By Kimberly Brock
I don’t feel like writing this blog. I want to cuddle up with my kids. I want to hibernate for winter. I want to make cookies and memories and watch sweet movies and tell stories under the covers. I want to stay home. I want to listen to my husband snore beside me in the wee hours. I want to be safe. I want to know they are safe. I don’t want to take any chances. That’s what this week did to me. Probably to almost everyone. It’s a shame because I’d already started tinkering with the beginnings of a post with a kind of reflective tone about the season. It was pretty smart, actually, a few days ago. Now, it’s a bunch of bologna. It’s shallow and naïve. And I just can’t seem to get back to that line of thinking. I can’t cough up any nostalgia or humor or even a Bah Humbug. I’m almost forty-one years old and I just lost a little more of my innocence. I mean, we are lucky to live where we live in America, aren’t we? That we have any innocence left to lose is an absolute miracle, right? But terrifying, too.
But none of that changes the fact that I have to post something because I agreed to the job weeks ago. I said I would do it and I sit here pondering my inability to wax poetic or even work up something of a little Christmas sermon. Usually, I’m good for at least a paragraph or two on such things. Not this time.
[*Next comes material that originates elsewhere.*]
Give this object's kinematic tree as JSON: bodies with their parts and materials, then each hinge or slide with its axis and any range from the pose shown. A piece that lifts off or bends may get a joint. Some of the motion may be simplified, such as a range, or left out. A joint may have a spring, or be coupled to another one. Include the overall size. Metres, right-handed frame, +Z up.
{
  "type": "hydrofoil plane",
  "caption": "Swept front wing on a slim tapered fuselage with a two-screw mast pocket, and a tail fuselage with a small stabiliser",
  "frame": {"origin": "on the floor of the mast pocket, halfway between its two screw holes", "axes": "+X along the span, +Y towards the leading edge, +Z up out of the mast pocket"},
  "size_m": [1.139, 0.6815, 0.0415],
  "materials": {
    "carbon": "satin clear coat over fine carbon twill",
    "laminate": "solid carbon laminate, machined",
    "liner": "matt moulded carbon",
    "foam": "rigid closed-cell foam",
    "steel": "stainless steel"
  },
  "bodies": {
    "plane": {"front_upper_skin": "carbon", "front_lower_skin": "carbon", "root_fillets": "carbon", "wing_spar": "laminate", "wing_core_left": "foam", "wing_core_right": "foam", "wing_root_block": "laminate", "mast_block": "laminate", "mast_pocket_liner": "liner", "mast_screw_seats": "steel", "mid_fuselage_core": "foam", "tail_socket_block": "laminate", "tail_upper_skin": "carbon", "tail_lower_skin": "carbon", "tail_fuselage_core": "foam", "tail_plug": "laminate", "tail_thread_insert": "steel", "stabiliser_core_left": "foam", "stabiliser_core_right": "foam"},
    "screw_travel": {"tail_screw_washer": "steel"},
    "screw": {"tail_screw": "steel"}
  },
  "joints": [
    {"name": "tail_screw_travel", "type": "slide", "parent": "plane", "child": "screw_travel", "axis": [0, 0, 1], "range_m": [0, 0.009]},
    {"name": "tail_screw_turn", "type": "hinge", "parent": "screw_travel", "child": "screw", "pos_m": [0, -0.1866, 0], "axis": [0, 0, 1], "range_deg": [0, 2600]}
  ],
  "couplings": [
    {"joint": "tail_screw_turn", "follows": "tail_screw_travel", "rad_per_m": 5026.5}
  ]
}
But I’ll tell you, my brain has fixated on this one question since Friday afternoon when I was sitting at my laptop, trying to write this blog and was interrupted by the reminder of madness and sorrow in the world. And I don’t have a good answer. I just keep wondering about it and maybe I feel like I’d rather not wonder about it all alone, so I’m going to stick this question in your brain, too.
I wonder, if I’d seen that star, would I have had the courage to follow it? That Christmas star. Say there were angels, or maybe say we just had a flask we’d been passing around, me and you other stinky shepherds, and we THOUGHT we heard somebody or something. Maybe we just wanted an excuse to get off the hill. Whatever. The point is, would I have done it? Or would I have only told all you other dare-devil shepherds to settle down and gone back to counting sheep?
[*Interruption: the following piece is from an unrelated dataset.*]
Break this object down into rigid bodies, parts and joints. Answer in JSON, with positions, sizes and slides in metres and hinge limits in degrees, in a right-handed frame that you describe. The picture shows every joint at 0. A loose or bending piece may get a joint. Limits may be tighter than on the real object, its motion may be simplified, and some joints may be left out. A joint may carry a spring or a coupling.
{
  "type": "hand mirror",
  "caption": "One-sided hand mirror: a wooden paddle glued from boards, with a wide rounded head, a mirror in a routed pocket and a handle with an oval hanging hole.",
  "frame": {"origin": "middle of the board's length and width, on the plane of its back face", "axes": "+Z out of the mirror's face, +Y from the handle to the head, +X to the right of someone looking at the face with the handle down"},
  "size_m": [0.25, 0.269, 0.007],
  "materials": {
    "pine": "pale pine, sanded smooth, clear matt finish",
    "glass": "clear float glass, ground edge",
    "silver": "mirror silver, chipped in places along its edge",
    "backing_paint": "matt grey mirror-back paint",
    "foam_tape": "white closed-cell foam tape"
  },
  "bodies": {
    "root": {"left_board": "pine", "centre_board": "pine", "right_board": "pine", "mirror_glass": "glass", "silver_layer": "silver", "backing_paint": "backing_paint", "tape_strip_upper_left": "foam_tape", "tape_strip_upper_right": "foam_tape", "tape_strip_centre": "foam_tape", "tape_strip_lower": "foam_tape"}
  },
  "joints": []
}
Would I have stayed put, hanging out on hilltops, farting and telling bad jokes, out of fear? Would I have convinced you all to ignore the whole heavenly host thing because really, what would a bunch of shepherds know about what’s over the river and through the woods? There is evil out there and I don’t just mean wolves. And everybody knows that visions and messages and signs and journeys are a very dangerous business. In a world like this, who would ever risk it? Because seriously, this weekend, that’s how I’m feeling. Like hiding out.
The thing is, I know there are miracles. One of them is that I haven’t lost all my metaphorical sheep by now. I have taken some chances, gone down roads unknown and seen there’s more to the world than sheep. Good things. Wonderful things. I’ve seen what can happen when I come down off the hill, for good or bad, and I know that after some journeys, the truth is that for good or bad, you’ll never be the same. After this week, I’ll never be the same. No one will. But does that mean I never leave the hill again?
Maybe the only way those shepherds ever had the courage to face that star – everything it meant or could mean and everything that it demanded of them – was simply because they did it all together. They trembled together and stood there knowing life is a marvelous, fragile thing, but perhaps there’s more to know than we can comprehend. I need that to be true this Christmas. Because what we find when we follow a star is light. And in light, we are made wise. The brightest gifts of the human race are illuminated: love, faith, forgiveness. Hope.
So what I want to know is this: Do we lose the star if we dare stop looking for it? Or can we still see it, even now, a constant? A miracle? I’m looking for it. And I’m searching for the courage to follow it. I hope you are, too. There’s room on the hillside. You can stand by me.